Рахель не просто хотела ребенка, — она хотела ребенка от Яакова, даже если бы он был рожден рабыней. Она понимала, что Яаков не только хороший скотовод и удачливый хозяин. Так же, как Лея, она видела в нем человека необычного, человека, находящегося под покровительством Всевышнего. И, пытаясь воспользоваться привилегированным положением любимой жены, она идет на поступки, которые другой не сошли бы с рук безнаказанно. Такова, например, история с «обменом» Яакова на мандрагоры или с похищением идолов из дома отца. Благодаря привлекательности, дерзости и везению, Рахели удавалось выпутываться из этих и других историй и избегать гнева Яакова. В этом смысле она тоже выступает как «дочь Иерусалима… дочь Сиона» (Эйха 2:13) — частая в Танахе метафора, относящаяся к еврейскому народу. И в этом аспекте своенравная и капризная Рахель как бы предстает образом народа Израиля, олицетворяя собой присущую ему убежденность в неизменной благосклонности Всевышнего. Что бы мы ни делали, как бы ни были неблаговидны наши поступки, Его любовь будет всегда обращена на нас, а не на другие народы, — эта уверенность испокон веков живет в еврейском народе. Таким образом, отношения между Яаковом и Рахелью подобны фундаментальной исторической связи между Б-гом и Израилем — связи, основанной на любви. Тем не менее комментаторы обращают особое внимание на те моменты, когда Рахель необдуманно уступала Яакова другой женщине, пребывая в уверенности, что он все равно принадлежит ей. Как мы знаем, она потеряла его: невольно вырвавшееся из уст Яакова проклятье, что тот, кто похитил идолов, умрет, исполнилось: Рахель умерла раньше срока. Любовь, при всей ее экзальтации и силе, сметающей многие преграды, тем не менее, не всемогуща и ее возможности не беспредельны. Есть прегрешения, которые не прощаются даже избраннику.
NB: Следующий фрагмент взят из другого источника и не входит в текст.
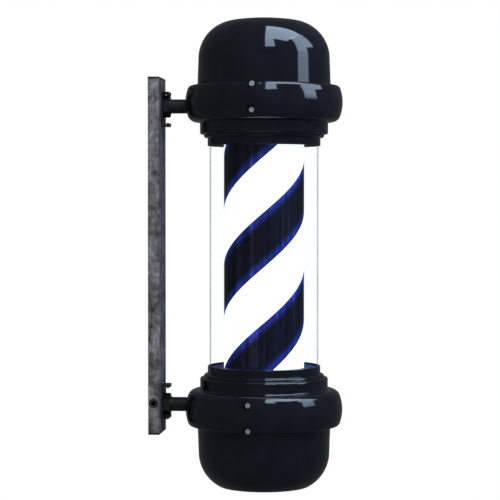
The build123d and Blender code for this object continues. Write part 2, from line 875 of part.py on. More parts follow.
with BuildPart() as drum_base:
    disc(level(-1, drum_end_z), drum_bore, -drum_plate)
    disc(level(-1, drum_end_z), drum_bore, -drum_rim, inner=drum_bore - drum_rim_wall)
    disc(level(-1, drum_end_z), shaft_radius + screw_clearance, -drum_plate, mode=Mode.SUBTRACT)
    with BuildSketch(level(-1, drum_end_z)):
        with PolarLocations(hub_screw_circle, hub_screw_count, start_angle=90):
            Circle(small_shank)
    extrude(amount=-drum_plate, mode=Mode.SUBTRACT)
finish(drum_base, "drum_base")

bush_bore = neck_tube_radius + bush_running_clearance
bush_radius = bush_bore + bush_wall
bush_bottom_z = drum_end_z - bush_length

with BuildPart() as drum_top_ring:
    disc(level(1, drum_end_z), drum_bore, -drum_rim, inner=drum_bore - drum_rim_wall)
    disc(level(1, drum_end_z), bush_radius + bush_boss_wall, -bush_length, inner=bush_radius)
    with BuildSketch(level(1, drum_end_z)):
        with PolarLocations(0, spoke_count, start_angle=45):
            Rectangle(2 * drum_bore - drum_rim_wall, spoke_width)
        Circle(bush_radius + bush_boss_wall / 2, mode=Mode.SUBTRACT)
    extrude(amount=-drum_plate)
finish(drum_top_ring, "drum_top_ring")

with BuildPart() as top_bush:
    disc(level(1, bush_bottom_z), bush_radius, bush_length, inner=bush_bore)
    disc(level(1, drum_end_z), bush_radius + bush_flange_width, bush_flange, inner=bush_bore)
finish(top_bush, "top_bush")


# Drive: gear motor under the lower chassis plate, its shaft and the hub under the drum

hub_bottom_z = -drum_end_z - hub_length
shaft_top_z = -drum_end_z - shaft_top_gap
grub_z = hub_bottom_z + grub_drop
motor_top_z = -plate_top_z
shaft_bottom_z = motor_top_z - shaft_in_motor
nose_top_z = motor_top_z + motor_nose_height

with BuildPart() as drive_hub:
    disc(level(-1, drum_end_z), hub_flange_radius, hub_flange)
    disc(level(-1, drum_end_z), hub_radius, hub_length)
    disc(level(-1, drum_end_z), shaft_radius, hub_length, mode=Mode.SUBTRACT)
    with BuildSketch(level(-1, drum_end_z)):
        with PolarLocations(hub_screw_circle, hub_screw_count, start_angle=90):
            Circle(small_shank)
    extrude(amount=hub_flange, mode=Mode.SUBTRACT)
    disc(side_plane(1, 0, grub_z), grub_radius, hub_radius + hole_overrun, mode=Mode.SUBTRACT)
finish(drive_hub, "drive_hub")

small_screws("hub_screws", on_circle(level(-1, drum_end_z + hub_flange), hub_screw_circle, hub_screw_count),
             hub_flange + drum_plate)

with BuildPart() as hub_grub_screw:
    disc(side_plane(1, shaft_radius, grub_z), grub_radius, hub_radius - shaft_radius)
    with BuildSketch(side_plane(1, hub_radius, grub_z)):
        RegularPolygon(grub_radius / 2, 6)
    extrude(amount=-grub_socket_depth, mode=Mode.SUBTRACT)
finish(hub_grub_screw, "hub_grub_screw")

with BuildPart() as motor_shaft:
    disc(level(1, shaft_bottom_z), shaft_radius, shaft_top_z - shaft_bottom_z)
finish(motor_shaft, "motor_shaft")

motor_centre = shift(level(-1, -motor_top_z), 0, -motor_offset)

with BuildPart() as motor_cover:
    disc(motor_centre, motor_radius, motor_cover_thickness)
    with BuildSketch(motor_centre):
        SlotCenterToCenter(motor_ear_spacing, 2 * motor_ear_radius)
    extrude(amount=motor_cover_thickness)
    disc(level(1, motor_top_z), motor_nose_radius, motor_nose_height)
    disc(level(1, nose_top_z), motor_bush_radius, -motor_nose_height - motor_cover_thickness,
         mode=Mode.SUBTRACT)
    for x, y in motor_screw_places():
        ear = shift(level(-1, -motor_top_z), x, y)
        disc(ear, small_shank + screw_clearance, motor_cover_thickness, mode=Mode.SUBTRACT)
finish(motor_cover, "motor_cover")

with BuildPart() as motor_can:
    can_top = motor_centre.offset(motor_cover_thickness)
    disc(can_top, motor_radius, motor_depth)
    disc(can_top, motor_radius - motor_can_wall, motor_depth - motor_can_wall, mode=Mode.SUBTRACT)
finish(motor_can, "motor_can")

with BuildPart() as motor_bush:
    bush_height = motor_nose_height + motor_cover_thickness + motor_bush_rise
    disc(level(1, motor_top_z - motor_cover_thickness), motor_bush_radius, bush_height,
         inner=shaft_radius + shaft_running_clearance)
finish(motor_bush, "motor_bush")

motor_seats = [shift(level(-1, -motor_top_z + motor_cover_thickness), x, y) for x, y in motor_screw_places()]
small_screws("motor_screws", motor_seats, motor_cover_thickness + plate_thickness)

terminal_base = shift(level(-1, plate_top_z), 0, terminal_offset)
with BuildPart() as terminal_block:
    block(terminal_base, terminal_size[0], terminal_size[1], terminal_size[2], corner=terminal_corner)
    pitch = terminal_size[0] / (terminal_ways + 1)
    way_face = Plane(origin=terminal_base.from_local_coords((0, terminal_size[1] / 2, terminal_size[2] / 3)),
                     x_dir=(1, 0, 0), z_dir=(0, 1, 0))
    for index in range(terminal_ways):
        across = (index - (terminal_ways - 1) / 2) * pitch
        disc(shift(way_face, across, 0), terminal_hole, -terminal_size[1], mode=Mode.SUBTRACT)
    disc(terminal_base, small_shank, terminal_size[2], mode=Mode.SUBTRACT)
finish(terminal_block, "terminal_block")

small_screws("terminal_screw", [terminal_base.offset(terminal_size[2])], terminal_size[2] + plate_thickness)


# Rocker switches under the lower dome

pocket_floor_z = outer_face_z(-1) - pocket_depth
rocker_pivot_z = pocket_floor_z + switch_bezel[2] - rocker_pivot_depth


def rocker_profile():
    """A rocker seen along its pivot: two pads that meet in a shallow valley, over a flat back."""
    half = rocker_size[1] / 2
    return [
        (-half, rocker_pivot_depth + rocker_proud),
        (0, rocker_pivot_depth + rocker_proud - rocker_dip),
        (half, rocker_pivot_depth + rocker_proud),
        (half - rocker_back_taper, -rocker_back),
        (-half + rocker_back_taper, -rocker_back),
    ]


for centre, word in zip(switch_planes(-1, pocket_floor_z), ("light", "motor")):
    pivot = centre.offset(rocker_pivot_z - pocket_floor_z)
    pivot_side = Plane(origin=pivot.origin, x_dir=(0, 1, 0), z_dir=(-1, 0, 0))
    well = (rocker_size[0] + 2 * rocker_gap, rocker_size[1] + 2 * rocker_end_gap)
    pin_reach = rocker_size[0] / 2 + rocker_gap + rocker_pin_length
    with BuildPart() as switch_housing:
        block(centre, switch_bezel[0], switch_bezel[1], switch_bezel[2], corner=switch_corner)
        block(centre, switch_body[0], switch_body[1], -switch_body[2])
        block(centre.offset(switch_bezel[2]), *well, -rocker_well, mode=Mode.SUBTRACT)
        disc(pivot_side.offset(-pin_reach), rocker_pin_radius + rocker_pin_clearance, 2 * pin_reach,
             mode=Mode.SUBTRACT)
    finish(switch_housing, f"{word}_switch_housing")
    with BuildPart() as switch_rocker:
        with BuildSketch(pivot_side.offset(-rocker_size[0] / 2)):
            with BuildLine():
                Polyline(*rocker_profile(), close=True)
            make_face()
        extrude(amount=rocker_size[0])
        pin_half = pin_reach - rocker_pin_end_gap
        disc(pivot_side.offset(-pin_half), rocker_pin_radius, 2 * pin_half)
    rocker_turn = Axis(pivot.origin, (1, 0, 0))
    switch_rocker.part = switch_rocker.part.rotate(rocker_turn, rocker_tilt)
    finish(switch_rocker, f"{word}_switch_rocker")
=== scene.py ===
import json
import math

import bmesh
import bpy
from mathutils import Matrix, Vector


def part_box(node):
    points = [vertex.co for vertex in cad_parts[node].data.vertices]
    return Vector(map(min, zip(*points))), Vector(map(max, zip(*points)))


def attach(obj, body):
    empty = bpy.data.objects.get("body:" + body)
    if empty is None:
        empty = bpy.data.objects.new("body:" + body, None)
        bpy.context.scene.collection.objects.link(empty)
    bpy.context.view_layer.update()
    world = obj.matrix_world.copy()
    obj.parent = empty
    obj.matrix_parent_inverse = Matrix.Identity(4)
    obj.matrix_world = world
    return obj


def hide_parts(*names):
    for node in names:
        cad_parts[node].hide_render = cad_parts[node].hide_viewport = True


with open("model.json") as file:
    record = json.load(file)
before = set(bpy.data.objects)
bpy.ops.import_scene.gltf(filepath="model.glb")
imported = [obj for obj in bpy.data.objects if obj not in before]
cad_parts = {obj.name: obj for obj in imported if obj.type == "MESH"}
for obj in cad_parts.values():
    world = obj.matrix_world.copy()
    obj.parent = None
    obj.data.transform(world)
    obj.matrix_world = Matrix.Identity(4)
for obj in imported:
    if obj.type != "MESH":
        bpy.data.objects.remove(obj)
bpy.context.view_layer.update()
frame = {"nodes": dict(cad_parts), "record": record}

# All lengths are in metres, in the frame of the CAD: +Z up, the wall at Y = 0, the pole towards -Y.
MM = 0.001

tube_low, tube_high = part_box("clear_tube")
film_low, film_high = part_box("stripe_film")

POLE_Y = (tube_low.y + tube_high.y) / 2
FILM_RADIUS = (film_high.x - film_low.x) / 2
FILM_HALF = film_high.z
TUBE_WALL = 3 * MM
TUBE_SEAT_GAP = 0.3 * MM
TUBE_RADIUS = (tube_high.x - tube_low.x) / 2
TUBE_BORE = TUBE_RADIUS - TUBE_WALL

# The eye: its distance from the pole's axis, its turn from -X towards the front, and its height over the
# middle of the pole. The look's turn and its slope down are in radians too.
EYE_DISTANCE = 2.581
EYE_TURN = 0.092
EYE_HEIGHT = 0.0757
LOOK_TURN = 0.100
LOOK_DOWN = 0.026
LENS_MM = 126.1
SENSOR_MM = 36.0
VIEW_END = 60.0


def around(turn, distance, height):
    """A point seen from the pole's axis: turn is counted from the eye to its right, in radians."""
    angle = math.pi + EYE_TURN + turn
    return Vector((distance * math.cos(angle), POLE_Y + distance * math.sin(angle), height))


# Camera

def add_camera():
    """The eye's camera, as the current one of the scene."""
    data = bpy.data.cameras.new("camera")
    data.lens = LENS_MM
    data.sensor_width = SENSOR_MM
    data.clip_end = VIEW_END
    camera = bpy.data.objects.new("camera", data)
    camera.location = around(0, EYE_DISTANCE, EYE_HEIGHT)
    look = Vector((math.cos(LOOK_TURN) * math.cos(LOOK_DOWN),
                   math.sin(LOOK_TURN) * math.cos(LOOK_DOWN),
                   -math.sin(LOOK_DOWN)))
    camera.rotation_euler = look.to_track_quat("-Z", "Y").to_euler()
    bpy.context.scene.collection.objects.link(camera)
    bpy.context.scene.camera = camera


# Node helpers

def new_material(name):
    """An empty node material, with its nodes and links at hand."""
    made = bpy.data.materials.new(name)
    made.use_nodes = True
    made.node_tree.nodes.clear()
    return made, made.node_tree.nodes, made.node_tree.links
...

И здесь уместно сравнить отношения Яакова и Рахели с подобной же историей отношений между Эльканой, отцом Шмуэля, и двумя его женами, Ханой и Пниной. У Пнины были дети, у Ханы — нет, но Элькана отдавал предпочтение Хане. Он говорил ей, что она ему дороже десяти сыновей. Яаков не заходил так далеко и никогда не рисковал своей связью с Леей, хотя его любовь к Рахели оставалась неизменной на протяжении всей ее жизни и даже после ее смерти. Но в отличие от Ханы, которая была сдержанна в проявлении своих печалей и горестей, Рахель не признавала для себя никаких ограничений: ей казалось, что любовь оправдывает все. Она была уверена в том, что ее связь с Яаковом ничем не может быть нарушена и что поэтому ей все дозволено. Но любовь, не осознающая пределов возможного, любовь, которая знает только свои права, терпит крах. В этом смысле поведение Рахели отражает реальность, которая существует на разных уровнях человеческих отношений — в семье, в обществе, в отношениях между народами. Ведь даже большая любовь требует дисциплины, определенных рамок.